I hope it's ok to place a link on here. I started a Traynor forum last week. It's just on one of the free forums sites. I was hoping people on here could contribute some photos or info. There is a lack of Traynor discussion groups, so I thought I'd make one. 

http://traynoramps.phpbbnow.com/


----------



## ezcomes (Jul 28, 2008)

what ever happened to this forum??


----------



## dusty tolex (Nov 22, 2007)

This is the one, no need to start another: traynor-amplifiers : traynor-amplifiers


----------



## lbrown1 (Mar 22, 2007)

dusty tolex said:


> This is the one, no need to start another: traynor-amplifiers : traynor-amplifiers


so.....none outside of yahoo?


----------



## ezcomes (Jul 28, 2008)

i wonder if it were possible to, pardon the term, segregate the different amps into different brand forums within the GuitarsCanada amp forum, with a generic forum left as well...that way people could post in the forum for a specific brand amp, or just in the generic forum??


----------



## GuitarsCanada (Dec 30, 2005)

ezcomes said:


> i wonder if it were possible to, pardon the term, segregate the different amps into different brand forums within the GuitarsCanada amp forum, with a generic forum left as well...that way people could post in the forum for a specific brand amp, or just in the generic forum??

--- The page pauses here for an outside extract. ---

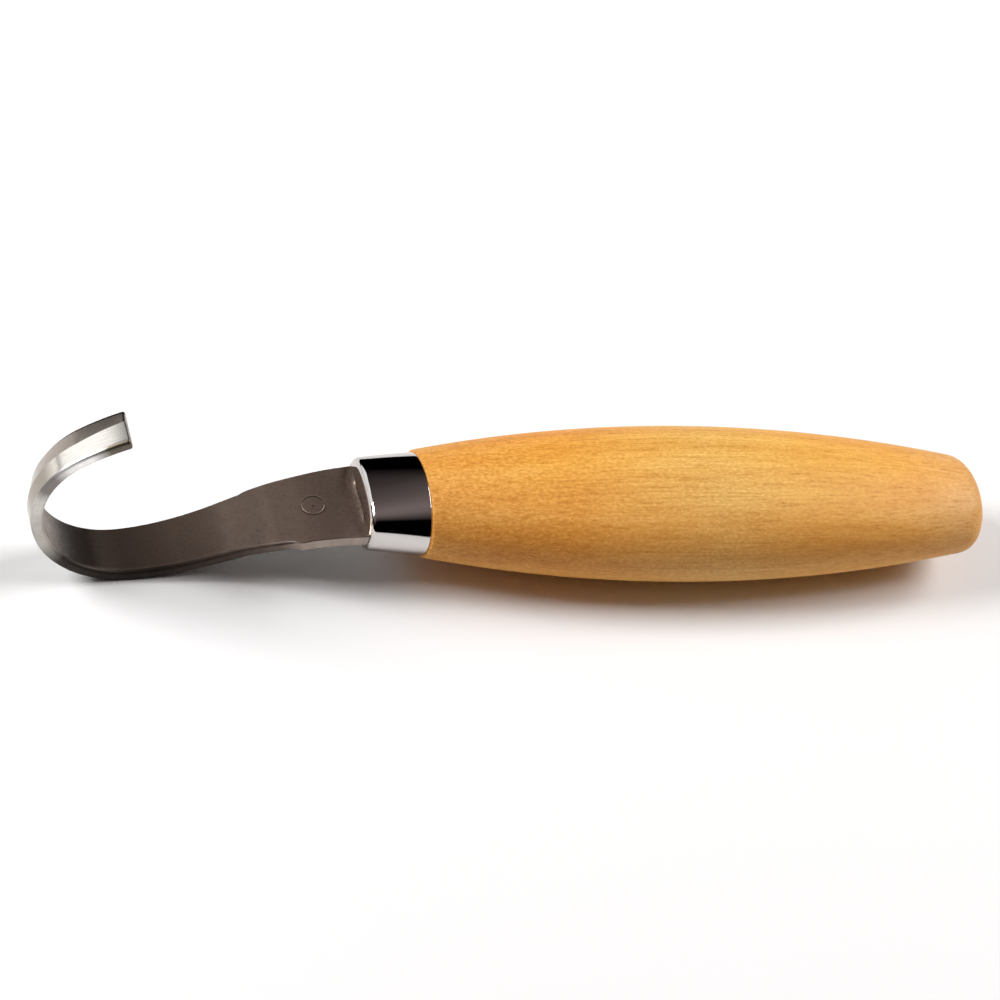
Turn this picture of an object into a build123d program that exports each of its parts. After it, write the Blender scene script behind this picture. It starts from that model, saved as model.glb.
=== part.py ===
from build123d import *
import os
from math import ceil, copysign, cos, pi, radians, sin, sqrt

# Hook knife for hollowing spoons and bowls: a strip of stainless steel rolled up into a hook, held by a
# tapered tang in a turned birch handle with a drawn metal ferrule. Millimetres.
#
# The knife is drawn about the handle's axis first: X runs along the handle from the ferrule's front face
# to the butt, the hook curls up towards +Z, and the cutting edge is on the +Y side. At the end it is
# moved to its own frame: lying on a table at z = 0, with the origin below the middle of its outline.

# Driving dimensions: handle and ferrule. Heights are half thicknesses along Z; across Y both are wider.
OVAL_RATIO = 1.4             # width of the handle's oval over its thickness
HANDLE_HALF = 10.4           # at the thickest place
HANDLE_FRONT_HALF = 7.05     # at the shoulder behind the ferrule
HANDLE_BUTT_HALF = 6.2       # where the barrel would meet the end face, before rounding
HANDLE_WIDEST_AT = 56.5      # from the ferrule's front face
BUTT_AT = 109.0              # from the ferrule's front face
BUTT_DOME_RADIUS = 25.0
BUTT_CORNER_RADIUS = 4.5
SHOULDER_ROUND = 0.45
FERRULE_LENGTH = 10.0
FERRULE_FRONT = (8.2, 5.0)   # half width and half thickness at the front, before rounding
FERRULE_REAR = (9.5, 6.8)
FERRULE_FRONT_EXPONENT = 2.6 # above 2, flatter sides than an ellipse: the front is pressed flat
FERRULE_WALL = 0.8
FERRULE_ROUND = 0.95
OVAL_POINTS = 24             # along the outline of the ferrule's front and rear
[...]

Neat idea, but there are just way too many to make it feasible and tidy, then there would always be requests to add the latest new amp maker to the list


----------



## ezcomes (Jul 28, 2008)

that would be why i'd say only the heavy hitters...marshall, fender, orange, vox, generic....i think more people on here have one of those three, and the rest of us would be in the generic (which would include the rest, soldano, /13, home-made)

either way, it was just an idea...and thank you for at least entertaining it!!


----------



## curley-maple (Oct 23, 2009)

i dont like that idea of splitting up the brands because it is already a small forum and doing that would be spliting up the traffic even more. I like it the way it is. i would have to open 5 different areas to read about amps

im a mesa guy but i would like to stay up on whats in the industry which i may miss if im in the generic all the time


----------



## ezcomes (Jul 28, 2008)

but just like everything else, new posts would show up everytime you clicked on show new posts at the top of the forum...

but i get your point and agree that it is valid


----------